Urban heat islands become a greater risk to people during summer heat waves. That’s because cooler night-time temperatures are one of the predominant ways people can cool down. If the human body can’t find respite from warm temperatures during the evening, long-term exposure to heat can lead to heat stroke, cardiovascular issues, and death. To make matters worse, lower-income neighborhoods are the most impacted due to the lack of tree coverage and green spaces.

“When you look at some places like Reno and Las Vegas, those places have especially seen large increases in night-time temperature,” said Albright. Research points toward higher overnight temperatures being detrimental to people’s health.

Albright is in the early stages of research that will map the heat index of Las Vegas via NASA satellites, which are equipped with infrared measuring cameras. These cameras are used for a thermal home imaging audit, which looks for heat leakages and insulation gaps.

“[This research] is a real direct indicator of how hot our cities are feeling, and it gives us an advantage over traditional meteorological observations,” explained Albright. The difference is that the satellites will provide hundreds of thousands of temperature observations over a selected area. In contrast, meteorological observations are limited to a few locations a few times daily.

Albright’s team is particularly interested in the extremes. For example, look at the 2021 and 2022 heat waves in Portland, Oregon, which were extreme heat events that resulted in hundreds of heat-related deaths.

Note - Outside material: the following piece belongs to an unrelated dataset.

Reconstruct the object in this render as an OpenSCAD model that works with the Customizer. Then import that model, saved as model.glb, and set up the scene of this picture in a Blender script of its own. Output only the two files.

“Because these are places where the thresholds are crossed more, for example, in Las Vegas, in the eastern part of the valley, that’s where we see some of the hottest temperatures,” said Albright. “[That is where] we see some of the people that have the hardest time dealing with the [heat] problem.”

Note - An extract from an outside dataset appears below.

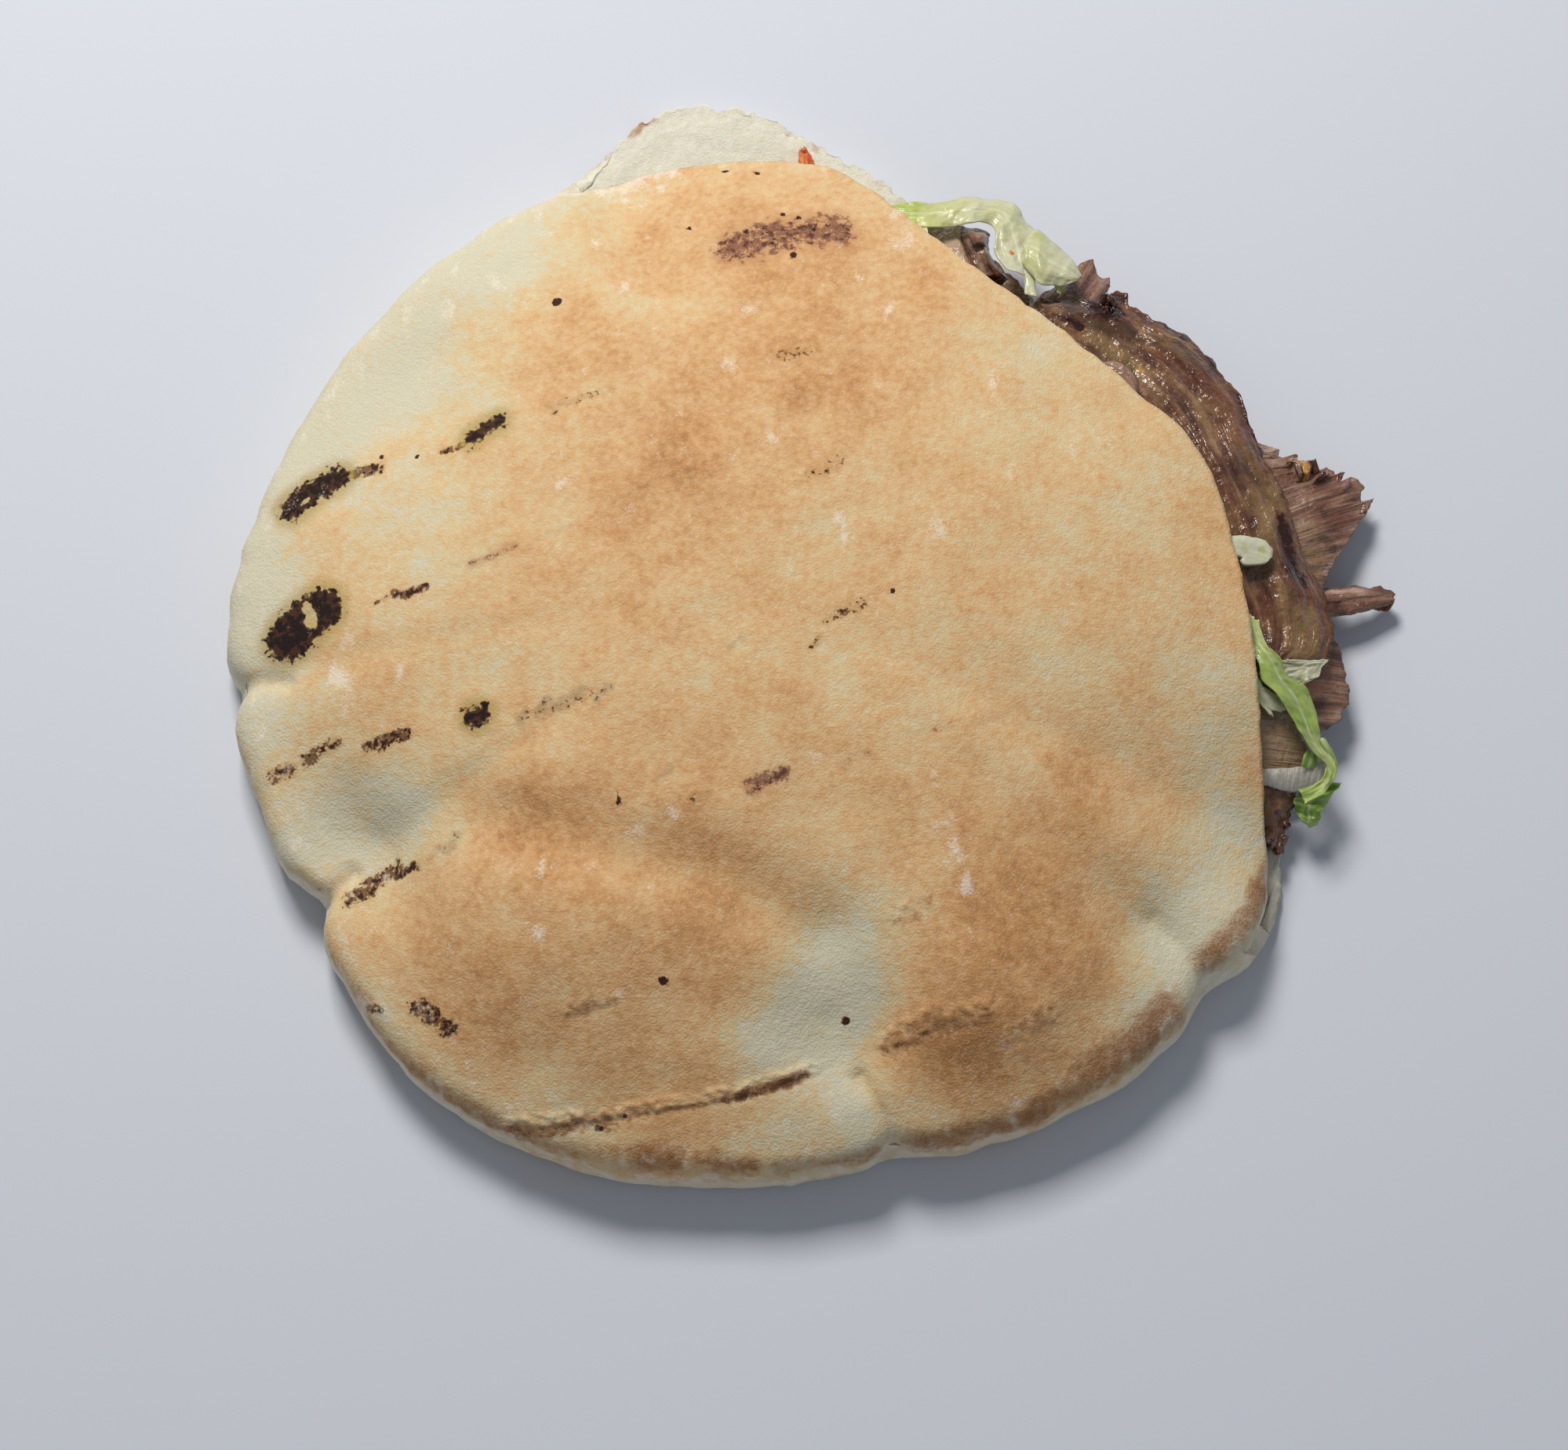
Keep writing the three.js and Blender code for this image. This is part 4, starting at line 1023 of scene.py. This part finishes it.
        "level": (1, 0.97), "wave": 0.3, "fibre": 0.06, "green": [0.7, 0.4, 0.1], "cell": 0.3},
    "fingerStrip": {
        "node": "meat_finger_strip", "kind": "pale", "thick": 3, "sharp": True,
        "inner": [(80, -2), (90, -0.6), (97, 0.8), (101.4, 1.5), (104.3, 2.2), (109, 3.8), (111, 4.8)],
        "outer": [
            (80, 3.5), (88, 5), (97.6, 7), (100, 7), (104.6, 7.8), (106, 7.2), (108.4, 7.9), (109, 7.2),
            (110.4, 7.4), (111.3, 6.2)],
        "level": (0.36, 0.38), "rag": 0.35, "raggedInner": True, "cup": 1.1, "edge": 0.45, "ridge": 0.6,
        "ridgeSize": 1.5, "cell": 0.35, "droop": 0.3,
        "masks": {"dark": [([(97, 3), (100, 2.5)], 1.5, 0.8), ([(98, 7), (103, 7.4)], 0.6, 0.7)]}},
    "standingSlice": {
        "node": "meat_standing_slice", "kind": "pale", "thick": 5,
        "inner": [(22, 79), (23, 73), (26, 68), (29, 63)],
        "outer": [(29, 78.5), (29.6, 74), (31, 69.5), (33.5, 65.5)],
        "level": (0.7, 0.78), "wave": 0.8, "ridge": 1, "ridgeSize": 2.4, "cup": 1.4, "edge": 0.5,
        # the pale dab is the slice's own pale grey-beige, made stronger as painted light against the shade of
        # the folded leaf over it
        "masks": {"dark": [([(22.4, 77), (24, 72)], 1, 0.4)], "pale": [([(25, 77), (28.5, 67)], 6, 1.8)]},
        "more": [
            {
                "inner": [(28, 78.4), (28.4, 74), (29.6, 70), (31, 66.5)],
                "outer": [(34.4, 77), (33.8, 74.6), (35, 70), (37.5, 67)],
                "level": (0.8, 0.78), "cup": 2.2, "thick": 4,
                "masks": {
                    "dark": [([(35, 71), (37, 67.5)], 2, 0.8), ([(29, 74), (30.4, 70)], 0.7, 0.7)],
                    "tan": [([(32, 73), (32.6, 70)], 1.2, 0.6)]}},
            {
                "inner": [(29.6, 75.4), (30, 73.4), (30.6, 72)],
                "outer": [(33.8, 75.2), (33.6, 73.6), (32.8, 72.2)],
                "level": (0.98, 0.96), "cup": 1.6, "thick": 2,
                "masks": {}}]},
    "rib": {
        "node": "lettuce_rib", "kind": "heart", "thick": 1.5, "sharp": True,
        "inner": [(77.5, 8.6), (79.9, 8.3), (80.2, 6.9), (82.3, 7.1), (84.6, 7.6)],
        "outer": [(77.5, 12.4), (80.3, 12.7), (82.8, 12.6), (84.7, 12.1), (86, 10.6), (85.9, 9)],
        "level": (1.1, 1.1), "wave": 0.2, "ridge": 0.1, "fibre": 0.05, "cell": 0.25, "droop": 0.5,
        "green": [0, 0.05, 0.1],
        "masks": {"spot": [([(80.4, 9.8), (80.4, 10.6)], 0.8, 0.5), ([(83.2, 10), (83.6, 10)], 1, 0.75)]}},
    "onionStrip": {
        "node": "onion_strip", "kind": "onion", "thick": 0.8, "grain": "across",
        "inner": [(80, -33), (84.5, -33.4), (87, -34), (90, -34.1), (93, -33.3), (95.2, -31.8)],
        "outer": [(80, -30.6), (86.6, -30.2), (90.4, -29.7), (93, -29.3), (95.4, -28.3), (96.2, -29.4)],
        "level": (0.98, 1), "rag": 0.1, "wave": 0.5, "ridge": 0.25, "ridgeSize": 0.9, "fibre": 0.04,
        "edge": 0.7, "cell": 0.3, "droop": 0.2, "cup": 0.5},
    "carrotSliver": {
        "node": "carrot_sliver", "kind": "carrot", "thick": 1.8, "sharp": True,
        "inner": [(-3.6, 89), (-3.2, 93), (-2.9, 96), (-2.3, 98)],
        "outer": [(-0.6, 89), (0.4, 93), (0.3, 95.2), (-0.4, 97.2), (-1.4, 98.9)],
        "level": (0.4, 0.4), "rag": 0.3, "raggedInner": True, "wave": 0.3, "fibre": 0.2, "edge": 0.5,
        "cell": 0.2, "cup": 0.4},
    "paleLeaf": {
        "node": "lettuce_pale_leaf", "kind": "heart",
        "inner": [(17, 72), (20, 69), (24, 67), (27.5, 69)],
        "outer": [(19.5, 79.5), (22, 81.5), (25, 81.5), (26.4, 78), (27.4, 74)],
        "level": (0.25, 0.3), "wave": 0.8, "ruffle": 0.4, "green": [0.2, 0.3, 0.4], "crinkle": 0.8},
}
number = 0
for name, own in slices.items():
    spec = {**kinds[own["kind"]], **own}
    parts = []
    for part in [{}] + spec.get("more", []):
        number += 1
        parts.append(sheet(name, {**spec, **part}, number))
    finished(joined(name, parts), spec["material"], spec["slot"], spec["node"])
    print(name, "is made of", len(parts), "parts")


# Inner layers: broad sheets of sliced meat and shredded lettuce, as far in as the rim lets them
def innerSlice(name, spec, seed):
    bpy.ops.mesh.primitive_grid_add(x_subdivisions=150, y_subdivisions=150, size=2)
    piece = started(name)
    mesh = piece.data
    x, y, z = (readPoints(mesh) * mm).T
    x, y = x * np.sqrt(1 - y * y / 2), y * np.sqrt(1 - x * x / 2)
    angle, ring = np.arctan2(y, x), np.minimum(1, np.hypot(x, y))
    rim = np.stack([np.cos(angle) * 90, np.sin(angle) * 90, 0 * angle], 1)
    gape = openness(angle)
    away = (np.degrees(angle) - 56) / 13
    share = 0.76 + (spec["lip"] - 0.76) * gape + spec.get("tongue", 0) * np.exp(-away ** 2)
    reach = ring * share * upperRadius(angle) + ring ** 8 * lumps(rim, (1.6, 6, seed), (0.8, 1.6, seed))
    px, py = placeAt(angle, reach)
    flat = np.stack([px, py, np.full(len(px), 3.0 * seed)], 1)
    pz = level(px, py, spec["level"])
    pz += 0.7 * rough(flat, 12, seed) + 0.4 * rough(flat * (0.3, 1, 1), 2, seed)
    writePoints(mesh, np.stack([px, py, pz], 1))
    paintPattern(mesh, flat[:, :2])
    paint(mesh, "edge", smooth(ring, 0.985, 1))
    thicken(piece, spec["thick"])
    return piece


def shreddedLettuce(name, spec, seed):
    dice = random.Random(seed)
    shreds = []
    while len(shreds) < spec["count"]:
        near = len(shreds) < spec["count"] * spec["near"]
        angle = math.radians(dice.uniform(-30, 110) if near else dice.uniform(0, 360))
        outer = spec["lip"] if openness(angle) > 0.5 else 0.7
        share = outer * math.sqrt(dice.uniform(0.25 if openness(angle) > 0.5 else 0.02, 0.85))
        radius = share * float(upperRadius(angle))
        x, y = placeAt(angle, radius)
        turn, length, width = dice.uniform(0, math.pi), dice.uniform(14, 30), dice.uniform(2.5, 5)
        bend = dice.uniform(-0.35, 0.35)
        spine = [(x + t * length * math.cos(turn + bend * t), y + t * length * math.sin(turn + bend * t))
                 for t in (-0.5, -0.25, 0, 0.25, 0.5)]
        side = (-math.sin(turn) * width / 2, math.cos(turn) * width / 2)
        height = dice.uniform(*spec["level"])
        shreds.append(sheet(name, {
            **shred, "level": (height, height),
            "inner": [(a - side[0], b - side[1]) for a, b in spine],
            "outer": [(a + side[0], b + side[1]) for a, b in spine],
            "green": [dice.uniform(0, 0.9), dice.uniform(0, 0.9)]}, seed + len(shreds)))
    return joined(name, shreds)


shred = {
    "thick": 0.5, "cell": 1, "rag": 0.3, "wave": 0.8, "fibre": 0.05, "ruffle": 0.4, "ruffleSize": 2,
    "edge": 0.6, "droop": 0,
}
inside = {  # near: share of the shreds that lie by the mouth
    "innerMeatBottom": {
        "node": "meat_inner_bottom", "kind": "pale", "level": 0.33, "lip": 0.84, "thick": 2.4},
    "innerMeatMiddle": {
        "node": "meat_inner_middle", "kind": "pale", "level": 0.53, "lip": 0.84, "tongue": 0.26,
        "thick": 2.6},
    "innerMeatTop": {
        "node": "meat_inner_top", "kind": "grilled", "level": 0.72, "lip": 0.8, "tongue": 0.22,
        "thick": 2.4},
    "lettuceBed": {
        "node": "lettuce_bed", "kind": "green", "level": (0.04, 0.13), "lip": 0.88, "count": 90,
        "near": 0.6},
    "innerLettuceTop": {
        "node": "lettuce_inner_top", "kind": "heart", "level": (0.82, 0.9), "lip": 0.8, "count": 70,
        "near": 0.6},
}
for name, spec in inside.items():
    number += 1
    if "count" in spec:
        piece = shreddedLettuce(name, spec, number * 100)
    else:
        piece = innerSlice(name, spec, number)
    kind = kinds[spec["kind"]]
    finished(piece, kind["material"], kind["slot"], spec["node"])
    print(name, "is made")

Common issues that increase exposure to these extremes are lack of air conditioning, working outside, or having no tree cover.

“Trees are these giant extensions of surface area that can help evaporate water,” said Albright. This is what is known as evapotranspiration. It is the process by which plants transfer water to the atmosphere. “What that does is sort of like the skin of the earth sweating; if you have areas where the earth is sweating, you’re cooling the skin of the earth.”

Federal funding to address climate change locally 

Funding for the USDA grant to help plant more trees in Reno is part of the Filling the GAPP, or Green Airway Planting Project. It’s part of President Joe Biden’s Inflation Reduction Act of 2022. With it, the city will plant 132 trees near the airport along Airway Drive.

“Trees are one of the most inexpensive things we can do to combat climate change,” said Duerr. “For two reasons, they provide shade and help clean the air.”

While $500,000 may seem expensive for 132 trees, the city plans to use a significant portion of the funding to renovate and modernize its greenhouses. Duerr explained that by being able to grow trees locally, the city can increase the odds of survival. Updating the infrastructure will also allow for the cultivation of future trees and ultimately help the city get closer to its 2036 goals of the ReLeaf program.

Given the proximity to the airport, the city will select species that will not attract birds of prey while benefiting nearby neighborhoods. However, nearly 200 mature trees were cut down last fall to make way for a new infill development project. To make way for the Airway Commerce Center, developers began removing trees along Airway Drive to replace them with new warehouses just south of McCarran Boulevard. Duerr explained the loss of trees is one of the challenges to the ReLeaf program.

“We don’t currently have an ordinance that mandates that you either keep trees,” said Duerr. “We do have an ordinance that requires planting so many trees per square foot of building.”

Tolles, the Airway Commerce Center developer, did not respond to an interview request. However, the Reno Gazette-Journal reported that Tolles has “plans to further expand tree coverage on the site.”

For Albright, he wants people to know that heat is not something we should take lightly.

“Most people don’t realize that heat is the most hazardous kind of weather phenomenon that we have in the United States,” he said.

Albright hopes the community is thinking about how to handle the next heat emergency, and he envisions neighbors helping neighbors and looking out for people with reduced mobility, especially those with no air conditioning.

While there are many factors to urban heat islands, trees can play a pivotal role in reducing the ambient temperature of urban centers. Though trees may take a decade before noticeable cooling happens, the key is to remain forward-thinking by planting trees today.

“I think there’s a lot to be proud of here,” said Duerr, “and I’m very pleased that the government, the federal government in this case, chose to focus on this initiative.”